14.2.SOLICITATION OF EMPLOYEES. CUSTOMER acknowledges that CANWEB is involved in a highly strategic and competitive business. CUSTOMER further acknowledges that CUSTOMER would gain substantial benefit and that CANWEB would be deprived of such benefit, if CUSTOMER were to directly hire any personnel employed by CANWEB. Except as otherwise provided by law, CUSTOMER shall not, without the prior written consent of CANWEB, solicit the employment of CANWEB personnel or induce any CANWEB personnel to leave to go to another firm during the term of this Agreement and for a period of two (2) years following the termination or expiration of this Agreement. CUSTOMER agrees that CANWEB damages resulting from breach by CUSTOMER of this provision would be impracticable and that it would be extremely difficult to ascertain the actual amount of damages.
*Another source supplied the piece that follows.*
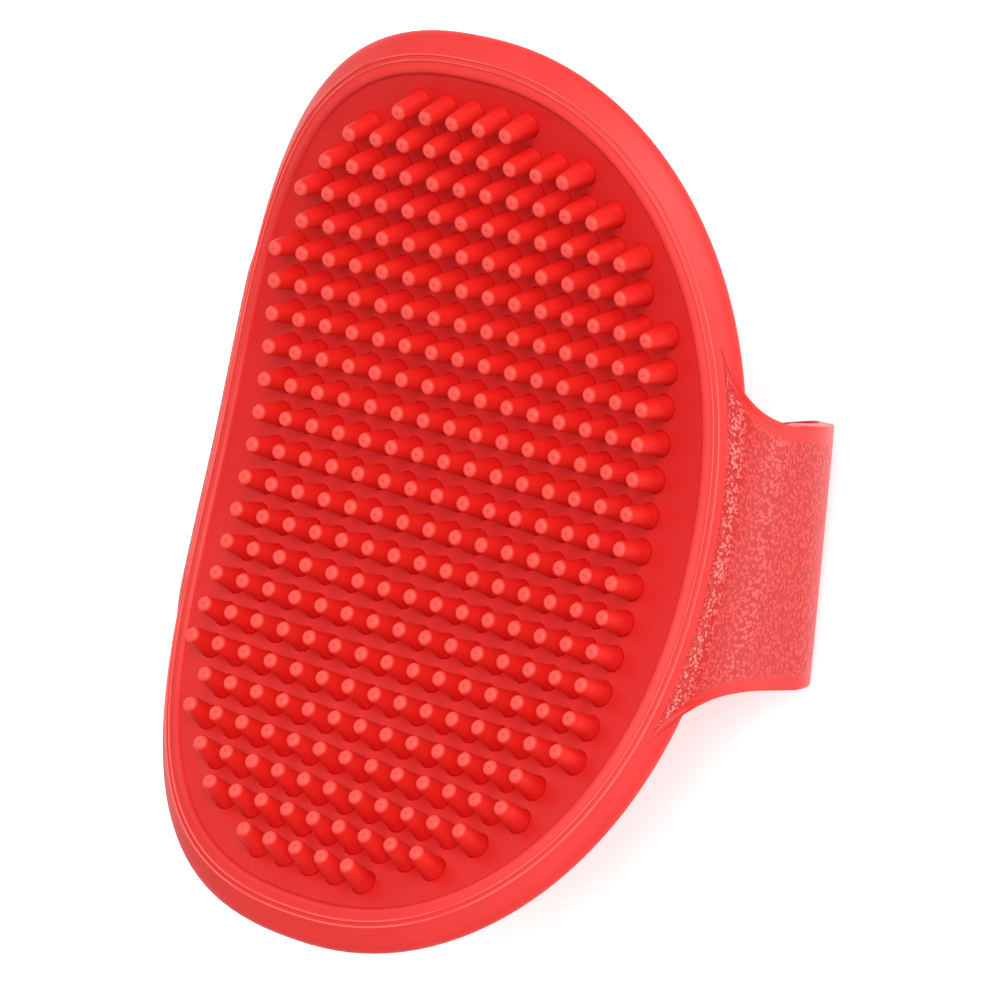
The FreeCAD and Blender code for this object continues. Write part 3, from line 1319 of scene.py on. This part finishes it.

Therefore, in the event CUSTOMER violates this provision, CUSTOMER shall immediately pay CANWEB an amount equal to $50,000 as liquidated damages and CANWEB shall have the option to terminate this Agreement without further notice or liability to CUSTOMER. The amount of the liquidated damages reflected herein is not intended as a penalty and is reasonably calculated based upon the projected costs CANWEB would incur to identify, recruit, hire and train suitable replacements for such personnel.
15. CUSTOMER RESPONSIBILITIES
15.1.CUSTOMER must provide CANWEB with all appropriate usernames and passwords required to access network resources (i.e. Administrator usernames and passwords, router telnet passwords) and maintain all necessary media, license keys, and vendor contact numbers and provide access to that information when needed.
15.2.IT IS THE RESPONSIBILITY OF THE CUSTOMER TO ENSURE THAT PRESCRIBED BACKUP OPERATIONS PERFORMED BY CANWEB ARE ADEQUATE.